[Start of Raw data]

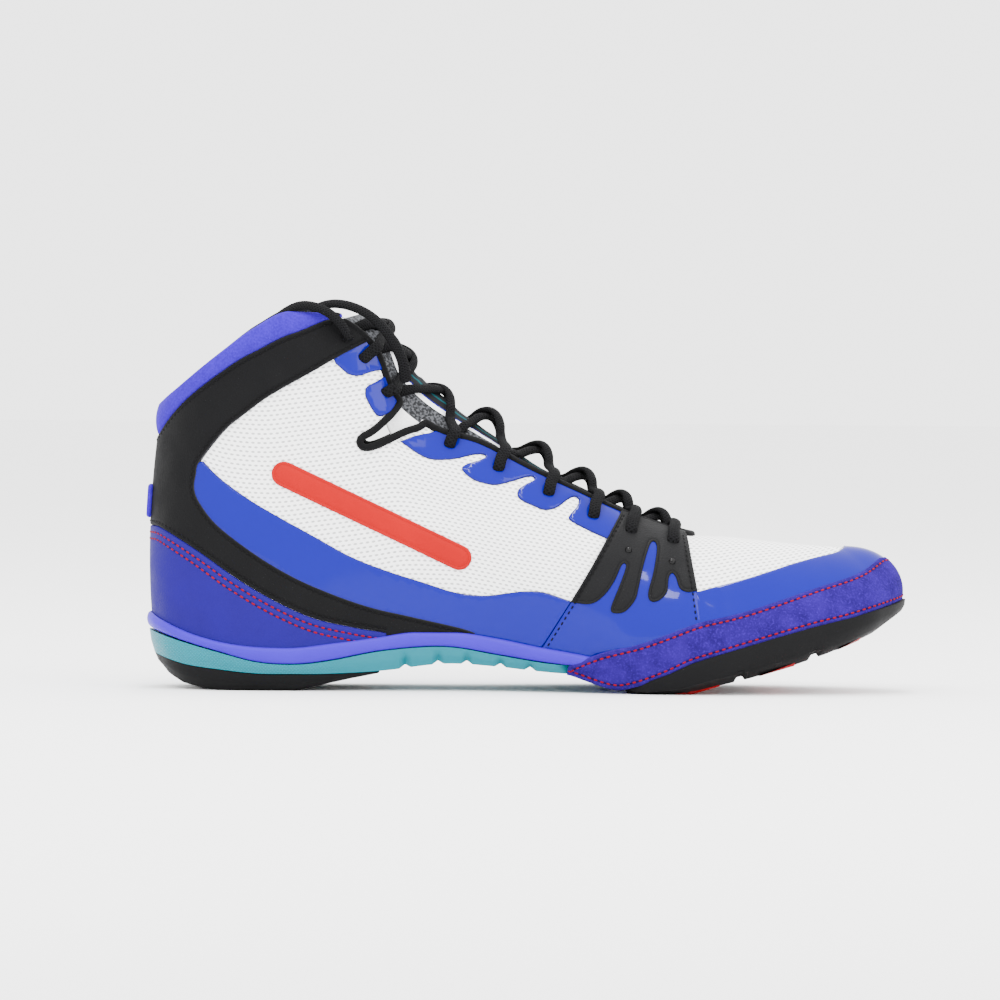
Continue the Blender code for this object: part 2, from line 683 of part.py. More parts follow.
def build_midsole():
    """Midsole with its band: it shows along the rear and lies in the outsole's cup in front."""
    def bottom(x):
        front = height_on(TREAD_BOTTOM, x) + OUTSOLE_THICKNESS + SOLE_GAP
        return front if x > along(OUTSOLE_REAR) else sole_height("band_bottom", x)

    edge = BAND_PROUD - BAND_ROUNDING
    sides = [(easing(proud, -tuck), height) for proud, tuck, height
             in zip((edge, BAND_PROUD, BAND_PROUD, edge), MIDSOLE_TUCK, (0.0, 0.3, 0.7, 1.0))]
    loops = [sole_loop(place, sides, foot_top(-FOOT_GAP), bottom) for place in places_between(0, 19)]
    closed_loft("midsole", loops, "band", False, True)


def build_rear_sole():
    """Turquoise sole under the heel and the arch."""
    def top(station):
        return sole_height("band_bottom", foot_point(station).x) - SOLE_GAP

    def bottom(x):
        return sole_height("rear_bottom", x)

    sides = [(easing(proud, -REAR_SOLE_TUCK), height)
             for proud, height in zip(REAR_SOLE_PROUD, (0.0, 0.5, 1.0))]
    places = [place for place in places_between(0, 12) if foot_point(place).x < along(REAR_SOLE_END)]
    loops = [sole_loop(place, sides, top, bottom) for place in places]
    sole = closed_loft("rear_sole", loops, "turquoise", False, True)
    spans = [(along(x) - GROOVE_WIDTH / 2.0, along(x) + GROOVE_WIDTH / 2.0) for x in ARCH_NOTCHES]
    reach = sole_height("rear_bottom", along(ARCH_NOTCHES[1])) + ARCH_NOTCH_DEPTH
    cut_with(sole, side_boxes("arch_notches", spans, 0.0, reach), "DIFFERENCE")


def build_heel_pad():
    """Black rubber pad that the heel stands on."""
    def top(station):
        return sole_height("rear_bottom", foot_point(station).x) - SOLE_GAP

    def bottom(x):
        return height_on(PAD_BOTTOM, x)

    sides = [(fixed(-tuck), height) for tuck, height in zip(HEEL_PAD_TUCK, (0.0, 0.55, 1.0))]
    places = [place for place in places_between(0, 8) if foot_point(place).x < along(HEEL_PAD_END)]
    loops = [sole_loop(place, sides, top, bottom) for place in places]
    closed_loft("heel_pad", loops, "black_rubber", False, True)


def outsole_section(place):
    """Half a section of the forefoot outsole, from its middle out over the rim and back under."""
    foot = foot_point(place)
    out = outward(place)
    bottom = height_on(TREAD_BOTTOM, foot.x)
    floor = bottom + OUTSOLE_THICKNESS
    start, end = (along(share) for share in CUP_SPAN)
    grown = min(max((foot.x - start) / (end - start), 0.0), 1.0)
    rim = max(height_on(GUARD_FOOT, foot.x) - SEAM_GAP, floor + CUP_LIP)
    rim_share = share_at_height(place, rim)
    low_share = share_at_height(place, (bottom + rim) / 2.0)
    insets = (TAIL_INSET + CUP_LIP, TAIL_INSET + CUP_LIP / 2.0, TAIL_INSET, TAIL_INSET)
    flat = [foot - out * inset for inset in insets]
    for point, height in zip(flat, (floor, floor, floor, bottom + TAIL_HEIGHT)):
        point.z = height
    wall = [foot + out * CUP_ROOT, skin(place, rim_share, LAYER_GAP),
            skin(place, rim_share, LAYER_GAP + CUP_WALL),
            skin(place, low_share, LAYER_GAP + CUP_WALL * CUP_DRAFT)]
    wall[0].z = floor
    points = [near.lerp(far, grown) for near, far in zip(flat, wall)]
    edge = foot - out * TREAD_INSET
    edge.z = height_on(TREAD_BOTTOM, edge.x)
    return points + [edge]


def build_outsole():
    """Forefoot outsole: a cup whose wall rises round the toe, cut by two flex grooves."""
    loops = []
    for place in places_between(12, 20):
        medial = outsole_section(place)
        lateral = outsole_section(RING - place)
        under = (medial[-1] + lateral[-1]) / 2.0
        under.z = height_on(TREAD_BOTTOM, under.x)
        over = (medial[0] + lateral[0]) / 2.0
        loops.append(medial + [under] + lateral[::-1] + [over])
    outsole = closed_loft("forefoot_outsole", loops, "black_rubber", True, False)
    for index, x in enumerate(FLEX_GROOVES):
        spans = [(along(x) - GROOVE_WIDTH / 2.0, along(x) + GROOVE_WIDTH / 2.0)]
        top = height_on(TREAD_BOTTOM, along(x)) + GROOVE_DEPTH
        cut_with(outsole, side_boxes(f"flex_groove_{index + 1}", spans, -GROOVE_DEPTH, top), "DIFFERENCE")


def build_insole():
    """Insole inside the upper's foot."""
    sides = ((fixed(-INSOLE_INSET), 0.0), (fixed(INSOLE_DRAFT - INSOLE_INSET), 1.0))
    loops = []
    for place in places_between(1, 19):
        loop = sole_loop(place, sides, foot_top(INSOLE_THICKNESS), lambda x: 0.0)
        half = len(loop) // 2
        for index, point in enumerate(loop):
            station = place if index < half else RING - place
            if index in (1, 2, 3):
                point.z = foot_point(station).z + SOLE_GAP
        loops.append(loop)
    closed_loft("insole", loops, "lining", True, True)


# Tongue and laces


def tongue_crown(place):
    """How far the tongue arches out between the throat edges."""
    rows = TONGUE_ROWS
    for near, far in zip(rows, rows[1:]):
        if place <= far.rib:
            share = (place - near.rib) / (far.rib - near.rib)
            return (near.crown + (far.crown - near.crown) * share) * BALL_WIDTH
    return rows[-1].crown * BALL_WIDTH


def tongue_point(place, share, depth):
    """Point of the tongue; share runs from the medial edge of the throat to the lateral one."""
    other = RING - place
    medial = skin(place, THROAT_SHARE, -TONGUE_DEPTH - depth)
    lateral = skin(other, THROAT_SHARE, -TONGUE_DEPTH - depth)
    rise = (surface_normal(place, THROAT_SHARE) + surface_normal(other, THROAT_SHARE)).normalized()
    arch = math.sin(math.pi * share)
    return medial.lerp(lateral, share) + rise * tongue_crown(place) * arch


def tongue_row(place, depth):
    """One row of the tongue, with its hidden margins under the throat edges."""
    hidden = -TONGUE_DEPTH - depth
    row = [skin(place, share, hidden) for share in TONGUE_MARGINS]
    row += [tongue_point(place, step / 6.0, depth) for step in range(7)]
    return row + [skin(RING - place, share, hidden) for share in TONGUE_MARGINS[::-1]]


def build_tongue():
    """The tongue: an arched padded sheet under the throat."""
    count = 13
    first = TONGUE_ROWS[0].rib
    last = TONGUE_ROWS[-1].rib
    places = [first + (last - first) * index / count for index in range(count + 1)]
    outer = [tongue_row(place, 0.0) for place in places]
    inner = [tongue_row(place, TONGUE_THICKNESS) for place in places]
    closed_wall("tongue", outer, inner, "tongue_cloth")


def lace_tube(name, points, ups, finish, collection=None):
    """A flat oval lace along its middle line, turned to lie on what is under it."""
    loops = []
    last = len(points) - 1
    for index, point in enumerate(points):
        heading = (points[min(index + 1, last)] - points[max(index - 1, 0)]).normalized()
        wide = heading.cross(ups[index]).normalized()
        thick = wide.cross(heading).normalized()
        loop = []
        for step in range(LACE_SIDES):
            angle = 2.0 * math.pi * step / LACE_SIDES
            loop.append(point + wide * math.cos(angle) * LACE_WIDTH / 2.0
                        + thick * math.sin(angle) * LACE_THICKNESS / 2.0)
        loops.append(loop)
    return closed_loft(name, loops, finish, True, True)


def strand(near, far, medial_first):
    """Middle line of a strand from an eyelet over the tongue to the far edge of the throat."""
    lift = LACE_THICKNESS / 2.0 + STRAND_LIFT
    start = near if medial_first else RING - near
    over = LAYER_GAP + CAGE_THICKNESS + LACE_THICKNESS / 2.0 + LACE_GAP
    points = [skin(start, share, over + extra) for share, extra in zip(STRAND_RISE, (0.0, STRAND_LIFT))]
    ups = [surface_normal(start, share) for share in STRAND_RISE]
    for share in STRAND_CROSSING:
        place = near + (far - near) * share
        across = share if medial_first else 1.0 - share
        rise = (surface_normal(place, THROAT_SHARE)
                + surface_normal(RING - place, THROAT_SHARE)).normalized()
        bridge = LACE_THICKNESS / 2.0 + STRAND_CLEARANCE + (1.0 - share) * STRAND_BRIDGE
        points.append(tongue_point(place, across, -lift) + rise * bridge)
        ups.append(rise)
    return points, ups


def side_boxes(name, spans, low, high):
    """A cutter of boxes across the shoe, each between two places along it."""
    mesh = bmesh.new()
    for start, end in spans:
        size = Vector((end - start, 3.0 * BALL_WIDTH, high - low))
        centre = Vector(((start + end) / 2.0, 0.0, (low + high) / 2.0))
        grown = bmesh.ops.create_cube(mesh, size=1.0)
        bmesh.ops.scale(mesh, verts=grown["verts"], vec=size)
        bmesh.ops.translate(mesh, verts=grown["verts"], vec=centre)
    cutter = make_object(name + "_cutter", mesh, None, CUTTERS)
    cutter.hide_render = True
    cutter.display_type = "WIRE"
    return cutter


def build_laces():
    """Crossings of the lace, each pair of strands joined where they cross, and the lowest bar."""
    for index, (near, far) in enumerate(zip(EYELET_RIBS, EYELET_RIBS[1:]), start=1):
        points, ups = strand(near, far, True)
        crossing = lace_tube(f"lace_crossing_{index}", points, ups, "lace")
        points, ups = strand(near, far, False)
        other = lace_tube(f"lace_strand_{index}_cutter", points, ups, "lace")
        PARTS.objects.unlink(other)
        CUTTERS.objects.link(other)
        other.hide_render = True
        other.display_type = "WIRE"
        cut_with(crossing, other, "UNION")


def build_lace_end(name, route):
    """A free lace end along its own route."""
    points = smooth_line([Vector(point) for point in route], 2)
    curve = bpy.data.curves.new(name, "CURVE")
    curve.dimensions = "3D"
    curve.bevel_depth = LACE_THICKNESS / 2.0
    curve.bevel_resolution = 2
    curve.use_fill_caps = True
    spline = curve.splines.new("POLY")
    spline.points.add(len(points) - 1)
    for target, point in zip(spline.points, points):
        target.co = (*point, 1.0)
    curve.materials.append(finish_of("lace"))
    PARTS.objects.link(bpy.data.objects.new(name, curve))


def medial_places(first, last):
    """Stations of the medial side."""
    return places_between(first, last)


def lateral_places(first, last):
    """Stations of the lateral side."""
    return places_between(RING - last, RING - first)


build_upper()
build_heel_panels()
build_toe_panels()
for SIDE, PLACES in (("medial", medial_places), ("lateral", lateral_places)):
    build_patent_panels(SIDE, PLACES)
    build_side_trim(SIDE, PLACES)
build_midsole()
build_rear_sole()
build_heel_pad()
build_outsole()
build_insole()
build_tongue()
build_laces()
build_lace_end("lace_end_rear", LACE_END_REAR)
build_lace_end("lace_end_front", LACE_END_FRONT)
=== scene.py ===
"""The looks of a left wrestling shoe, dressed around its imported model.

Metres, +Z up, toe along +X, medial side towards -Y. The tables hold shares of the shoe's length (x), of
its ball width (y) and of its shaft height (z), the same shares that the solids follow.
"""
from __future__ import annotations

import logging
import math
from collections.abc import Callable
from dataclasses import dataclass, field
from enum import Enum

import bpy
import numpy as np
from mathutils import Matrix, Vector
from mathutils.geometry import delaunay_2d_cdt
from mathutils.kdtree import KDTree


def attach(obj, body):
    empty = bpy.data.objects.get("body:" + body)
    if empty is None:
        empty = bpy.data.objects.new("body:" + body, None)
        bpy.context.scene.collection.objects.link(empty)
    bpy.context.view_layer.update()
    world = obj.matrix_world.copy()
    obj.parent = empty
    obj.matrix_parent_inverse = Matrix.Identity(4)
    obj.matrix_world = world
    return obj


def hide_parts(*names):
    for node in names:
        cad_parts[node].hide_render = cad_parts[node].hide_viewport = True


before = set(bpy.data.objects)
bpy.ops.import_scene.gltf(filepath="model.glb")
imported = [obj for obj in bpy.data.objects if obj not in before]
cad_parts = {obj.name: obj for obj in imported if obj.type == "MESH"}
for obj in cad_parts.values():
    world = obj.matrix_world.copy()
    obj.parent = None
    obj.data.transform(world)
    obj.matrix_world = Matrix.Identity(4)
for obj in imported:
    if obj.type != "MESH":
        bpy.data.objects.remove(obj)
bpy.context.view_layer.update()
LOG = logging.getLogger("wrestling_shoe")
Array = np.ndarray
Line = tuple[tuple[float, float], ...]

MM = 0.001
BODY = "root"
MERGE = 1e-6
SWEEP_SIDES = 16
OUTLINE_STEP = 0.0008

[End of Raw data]
[Start of Raw data]

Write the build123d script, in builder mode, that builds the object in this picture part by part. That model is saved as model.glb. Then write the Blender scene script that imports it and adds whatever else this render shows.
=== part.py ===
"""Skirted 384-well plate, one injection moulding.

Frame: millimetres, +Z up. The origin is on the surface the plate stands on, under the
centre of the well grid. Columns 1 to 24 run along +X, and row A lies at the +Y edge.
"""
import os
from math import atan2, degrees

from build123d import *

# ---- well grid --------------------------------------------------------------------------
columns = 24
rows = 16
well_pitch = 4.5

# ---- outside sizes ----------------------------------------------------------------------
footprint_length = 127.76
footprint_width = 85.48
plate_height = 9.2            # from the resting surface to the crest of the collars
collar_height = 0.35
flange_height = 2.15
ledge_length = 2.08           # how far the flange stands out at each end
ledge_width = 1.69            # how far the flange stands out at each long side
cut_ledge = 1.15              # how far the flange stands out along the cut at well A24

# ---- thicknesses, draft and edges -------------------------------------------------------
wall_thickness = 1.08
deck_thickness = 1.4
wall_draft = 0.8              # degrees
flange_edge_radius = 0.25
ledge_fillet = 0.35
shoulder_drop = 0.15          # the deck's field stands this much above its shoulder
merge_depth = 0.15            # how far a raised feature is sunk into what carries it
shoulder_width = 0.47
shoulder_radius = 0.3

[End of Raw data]

Exercise instructions:
Only the lines from the one holding "build_upper()" through the one holding "its imported model." are wanted; retype them exactly.

Response below:
build_upper()
build_heel_panels()
build_toe_panels()
for SIDE, PLACES in (("medial", medial_places), ("lateral", lateral_places)):
    build_patent_panels(SIDE, PLACES)
    build_side_trim(SIDE, PLACES)
build_midsole()
build_rear_sole()
build_heel_pad()
build_outsole()
build_insole()
build_tongue()
build_laces()
build_lace_end("lace_end_rear", LACE_END_REAR)
build_lace_end("lace_end_front", LACE_END_FRONT)
=== scene.py ===
"""The looks of a left wrestling shoe, dressed around its imported model.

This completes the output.